Material –
— Begin —
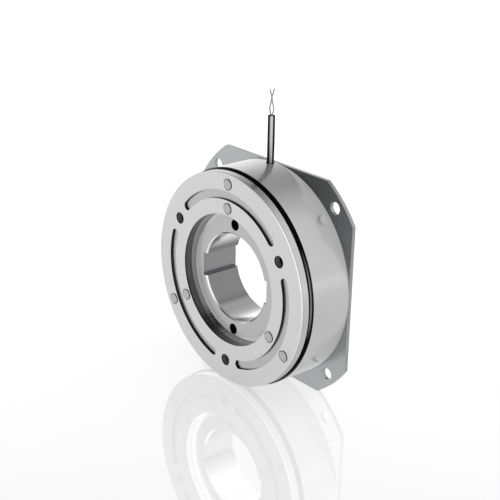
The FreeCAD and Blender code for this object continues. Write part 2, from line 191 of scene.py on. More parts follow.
class ClutchSettings(bpy.types.PropertyGroup):
    """Sizes and colours that a user would change."""

    edge_break: bpy.props.FloatProperty(
        name="Edge break", description="Width of the broken edges of the turned steel parts",
        default=0.35 * MM, min=0.0, max=2.0 * MM, subtype="DISTANCE", unit="LENGTH")
    sheet_edge_break: bpy.props.FloatProperty(
        name="Sheet edge break", description="Width of the broken edges of the stamped spring",
        default=0.15 * MM, min=0.0, max=0.6 * MM, subtype="DISTANCE", unit="LENGTH")
    cable_diameter: bpy.props.FloatProperty(
        name="Cable diameter", description="Outer diameter of the coil cable's sheath",
        default=6.4 * MM, min=3.0 * MM, max=9.0 * MM, subtype="DISTANCE", unit="LENGTH")
    core_diameter: bpy.props.FloatProperty(
        name="Core diameter", description="Outer diameter of each insulated core",
        default=1.3 * MM, min=0.8 * MM, max=2.5 * MM, subtype="DISTANCE", unit="LENGTH")
    spring_colour: bpy.props.FloatVectorProperty(
        name="Spring steel", description="Reflected colour of the diaphragm spring",
        default=(0.76, 0.76, 0.765), min=0.0, max=1.0, subtype="COLOR", size=3)
    body_colour: bpy.props.FloatVectorProperty(
        name="Body steel", description="Reflected colour of the coil body",
        default=(0.445, 0.445, 0.45), min=0.0, max=1.0, subtype="COLOR", size=3)
    rotor_colour: bpy.props.FloatVectorProperty(
        name="Rotor steel", description="Reflected colour of the hub, poles and armature",
        default=(0.565, 0.565, 0.57), min=0.0, max=1.0, subtype="COLOR", size=3)
    cable_colour: bpy.props.FloatVectorProperty(
        name="Cable sheath", description="Colour of the cable's outer sheath",
        default=(0.012, 0.012, 0.013), min=0.0, max=1.0, subtype="COLOR", size=3)
    core_colour: bpy.props.FloatVectorProperty(
        name="Core insulation", description="Colour of the two cores' insulation",
        default=(0.42, 0.42, 0.42), min=0.0, max=1.0, subtype="COLOR", size=3)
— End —
The problem – Give back the listing exactly, please, from its first line to the line containing "and colours that", inclusive, and nothing past that line.

Written response –
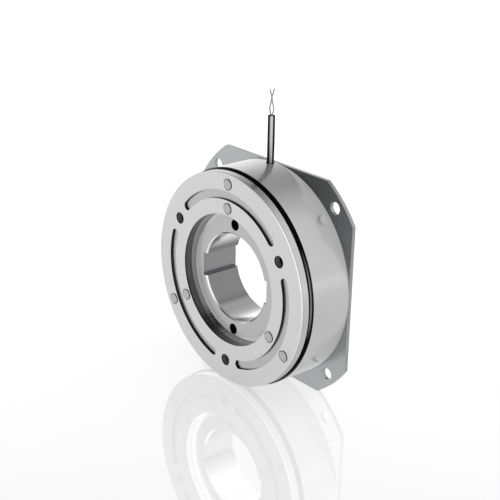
The FreeCAD and Blender code for this object continues. Write part 2, from line 191 of scene.py on. More parts follow.
class ClutchSettings(bpy.types.PropertyGroup):
    """Sizes and colours that a user would change."""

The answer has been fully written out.